Encore aujourd'hui, de petites fleurs de myosotis en tissu sont portées le 1er juillet dans la province de Terre-Neuve-et-Labrador en signe de commémoration.

Autres Symboles de Paix

Après la Seconde Guerre mondiale et la guerre froide, l’homme a établi des symboles de paix universellement connus. Le drapeau blanc est également un symbole fort connu depuis des millénaires comme symbole de paix. Un autre symbole fort de la paix mondiale est le fusil brisé, qui est surtout utilisé par l’Internationale des résistant(e)s à la guerre (IRG), connue sous le nom anglais de War Resister’s International (WRI). L’IRG souhaite avant tout mener une action non-violente contre les causes de la guerre, souhaitant établir un monde sans guerre.

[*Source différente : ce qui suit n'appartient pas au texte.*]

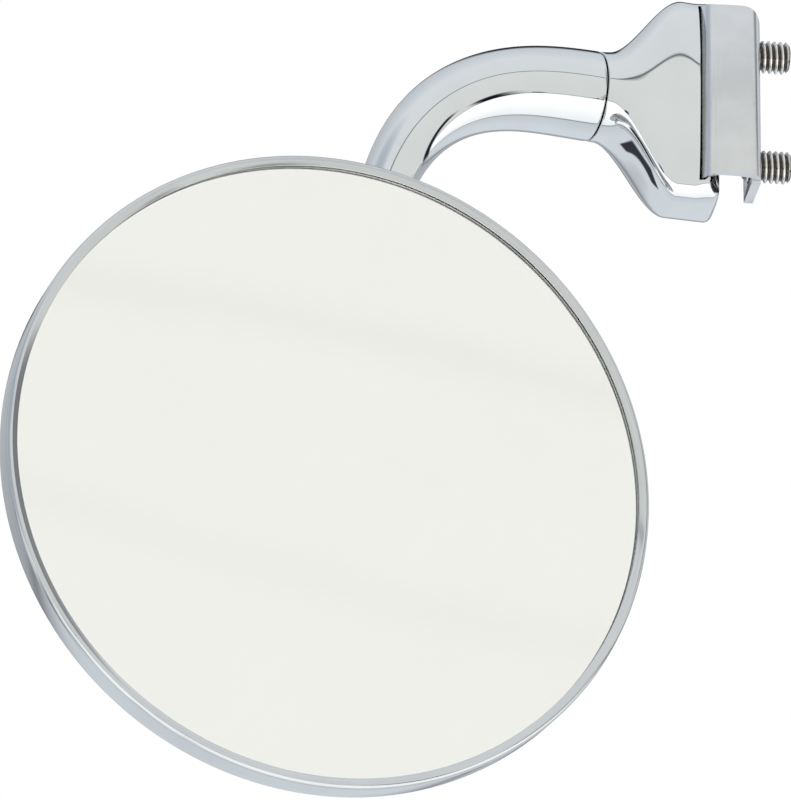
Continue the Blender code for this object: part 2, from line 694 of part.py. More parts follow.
def build_shell(frames):
    """The pressed stainless back shell, a shallow bowl with a flat centre and a flat flange."""
    flange_high = SHELL_FLANGE_DEPTH + SHELL_SHEET
    steps = 8
    outer = []
    inner = []
    for step in range(steps + 1):
        turn = math.radians(90) * step / steps
        sweep = SHELL_MOUTH_R - SHELL_FLAT_R
        rise = SHELL_RISE * math.cos(turn)
        outer.append((SHELL_FLAT_R + (sweep + SHELL_SHEET) * math.sin(turn), flange_high + rise))
        inner.append((SHELL_FLAT_R + sweep * math.sin(turn), SHELL_FLANGE_DEPTH + rise))
    profile = [(SHELL_HOLE_R, flange_high + SHELL_RISE)] + outer
    profile += [(SHELL_FLANGE_R, flange_high), (SHELL_FLANGE_R, SHELL_FLANGE_DEPTH)]
    profile += inner[::-1] + [(SHELL_HOLE_R, SHELL_FLANGE_DEPTH + SHELL_RISE)]
    shell = turned("back_shell", profile, frames["head"], "stainless", LARGE_STEPS, closed=True)
    flat = SHELL_FLANGE_DEPTH + SHELL_RISE
    rivet_holes(shell, flat - 1 * MM, flat + SHELL_SHEET + 1 * MM, frames)
    smooth(shell)


def build_rim_and_glass(frames):
    """The rolled bezel ring, the mirror glass, and the gasket and pad behind the glass."""
    inner_r = SHELL_FLANGE_R + GAP
    back_centre = (RIM_R - RIM_BACK_EDGE, RIM_BACK - RIM_BACK_EDGE)
    front_centre = (RIM_R - RIM_FRONT_EDGE, RIM_FRONT + RIM_FRONT_EDGE)
    profile = [(CRIMP_R, RIM_BACK)] + arc(back_centre, RIM_BACK_EDGE, 90, 0, 3)
    profile += arc(front_centre, RIM_FRONT_EDGE, 0, -90, 4)
    profile += [(LIP_R + 0.2 * MM, RIM_FRONT), (LIP_R, RIM_FRONT + 0.2 * MM), (LIP_R, RIM_FRONT + RIM_SHEET)]
    profile += [(inner_r, RIM_FRONT + RIM_SHEET), (inner_r, RIM_BACK - RIM_SHEET)]
    profile += [(CRIMP_R, RIM_BACK - RIM_SHEET)]
    smooth(turned("bezel_ring", profile, frames["head"], "stainless", LARGE_STEPS, closed=True))
    rod("mirror_glass", GLASS_R, 0.0, GLASS_THICKNESS, frames["head"], "mirror", LARGE_STEPS, 0.3 * MM)
    low = GLASS_THICKNESS + GAP
    high = low + GASKET_THICKNESS
    ring("glass_gasket", GASKET_R, GLASS_R, low, high, frames["head"], "rubber", LARGE_STEPS)
    rod("backing_pad", PAD_R, low, low + PAD_THICKNESS, frames["head"], "foam", LARGE_STEPS)


def main():
    """Builds every piece of the mirror."""
    frames = build_frames()
    build_foot(frames)
    build_bracket(frames)
    build_clamp_fixings(frames)
    build_set_screws(frames)
    build_arm(frames)
    build_swivel_fittings(frames)
    build_ball_stud(frames)
    build_ball_liners(frames)
    build_spring(frames)
    build_socket(frames)
    build_shell(frames)
    build_rim_and_glass(frames)


clear_scene()
parts = new_collection("clip_on_door_mirror")
cutters = new_collection("cutters")
materials = {name: new_material(name) for name in FINISHES}
main()
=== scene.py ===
"""Looks of the clip-on round door mirror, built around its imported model.

Every sub-assembly is a class: its fields are its sizes, its methods model its pieces with edit-mode
steps and dress them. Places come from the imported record's joints and from the boxes of its nodes.
"""

import json  # noqa: E402
import logging  # noqa: E402
import math  # noqa: E402
from collections.abc import Iterator, Sequence  # noqa: E402
from contextlib import contextmanager  # noqa: E402
from dataclasses import dataclass, field  # noqa: E402
from enum import Enum  # noqa: E402

import bmesh  # noqa: E402
import bpy  # noqa: E402
from mathutils import Matrix, Vector  # noqa: E402

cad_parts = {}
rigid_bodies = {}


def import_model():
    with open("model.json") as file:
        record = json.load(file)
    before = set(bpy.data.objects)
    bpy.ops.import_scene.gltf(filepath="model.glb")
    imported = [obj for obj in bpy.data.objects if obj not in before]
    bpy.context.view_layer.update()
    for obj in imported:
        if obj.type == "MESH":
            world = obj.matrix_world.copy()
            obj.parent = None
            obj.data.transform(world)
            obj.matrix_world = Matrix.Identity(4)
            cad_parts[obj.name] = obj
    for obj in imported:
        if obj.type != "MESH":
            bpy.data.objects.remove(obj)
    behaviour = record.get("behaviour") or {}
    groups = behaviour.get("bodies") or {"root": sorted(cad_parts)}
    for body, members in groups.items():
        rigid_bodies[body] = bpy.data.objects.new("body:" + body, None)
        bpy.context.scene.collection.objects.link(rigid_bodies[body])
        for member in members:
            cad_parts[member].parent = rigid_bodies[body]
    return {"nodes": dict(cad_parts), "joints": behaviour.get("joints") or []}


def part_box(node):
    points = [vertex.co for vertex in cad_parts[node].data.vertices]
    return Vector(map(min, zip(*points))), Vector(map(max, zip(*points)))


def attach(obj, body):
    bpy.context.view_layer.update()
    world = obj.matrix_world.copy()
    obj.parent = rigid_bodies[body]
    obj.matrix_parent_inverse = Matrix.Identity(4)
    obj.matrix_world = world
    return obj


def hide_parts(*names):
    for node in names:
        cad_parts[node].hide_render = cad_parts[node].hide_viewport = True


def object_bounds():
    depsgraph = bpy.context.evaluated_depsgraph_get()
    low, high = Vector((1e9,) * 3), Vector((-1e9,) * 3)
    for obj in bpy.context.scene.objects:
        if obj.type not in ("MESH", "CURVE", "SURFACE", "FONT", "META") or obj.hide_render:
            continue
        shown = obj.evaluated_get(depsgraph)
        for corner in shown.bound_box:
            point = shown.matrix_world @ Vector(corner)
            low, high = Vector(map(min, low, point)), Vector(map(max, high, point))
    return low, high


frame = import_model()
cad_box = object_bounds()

log = logging.getLogger("door_mirror")

MM = 0.001
GAP = 0.3 * MM
WELD = 0.002 * MM
COINCIDENT = 1e-9
PAST = 3 * MM  # how far a cutter runs past a face
AT_ORIGIN = Matrix.Identity(4)

Profile = list[tuple[float, float]]
Corner = tuple[float, float, float]
Colour = tuple[float, float, float]
Span = tuple[float, float]
Piece = bpy.types.Object
Socket = bpy.types.NodeSocket
Tree = bpy.types.NodeTree


class Body(Enum):
    """The moving bodies that pieces ride on."""

    CLAMP = "clamp"
    ARM = "arm"
    HEAD = "head"
    SCREW_UPPER = "screw_upper"
    SCREW_LOWER = "screw_lower"
    TIP_UPPER = "tip_upper"
    TIP_LOWER = "tip_lower"


class Slot(Enum):
    """The record's material slots."""

    CHROME = "chrome"
    STAINLESS = "stainless"
    SATIN_STEEL = "satin_steel"
    ZINC_STEEL = "zinc_steel"
    SPRING_STEEL = "spring_steel"
    MIRROR = "mirror"
    RUBBER = "rubber"
    FOAM = "foam"
    NYLON = "nylon"


class Side(Enum):
    """The upper or the lower of a pair along the clamp."""

    UPPER = "upper"
    LOWER = "lower"


# ---------------------------------------------------------------- places


def joint(name: str) -> dict:
    """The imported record's joint of that name."""
    return next(row for row in frame["joints"] if row["name"] == name)


def frame_matrix(origin: Vector, x: Vector, y: Vector, z: Vector) -> Matrix:
    """A placing matrix from an origin and three unit axes.

    Args:
        origin: The frame's origin.
        x: Its x axis.
        y: Its y axis.
        z: Its z axis.

    Returns:
        The 4x4 matrix from the frame to the row frame.
    """
    turn = Matrix((x, y, z)).transposed().to_4x4()
    return Matrix.Translation(origin) @ turn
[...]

La guerre froide et ses conflits connexes (comme celui du Viêt Nam) associent en effet la fleur au combat pour la paix. Les manifestations pacifistes aux États-Unis voient des militants opposer des fleurs aux forces de l’ordre, une scène notamment immortalisée en 1967 à Washington par un célèbre cliché du photographe Marc Riboud. Dans le même temps, le mouvement du Flower Power et son rejet des conflits s’exportent en Europe.

Pour autant, les fleurs continuent d’incarner la mémoire de conflits passés et des souffrances endurées en Europe. À Sarajevo, les stigmates des bombardements de la ville entre 1992 et 1995 sont remplis de résine rouge, des « roses » qui rappellent les guerres dans l’ex-Yougoslavie.

Tableau des Fleurs Symboliques de la Première Guerre Mondiale

Fleur Pays Signification
Coquelicot (Poppy) Grande-Bretagne et Commonwealth Sang versé par les combattants
Bleuet France Aide aux combattants, Morts pour la France
Myosotis Allemagne, Terre-Neuve-et-Labrador Souvenir, Ne m'oublie pas

Marque mémorielle de la guerre, les fleurs en Europe ont longtemps exalté le patriotisme. Toutefois, elles semblent désormais « mortes à la pensée » chauvine (Emanuele Coccia).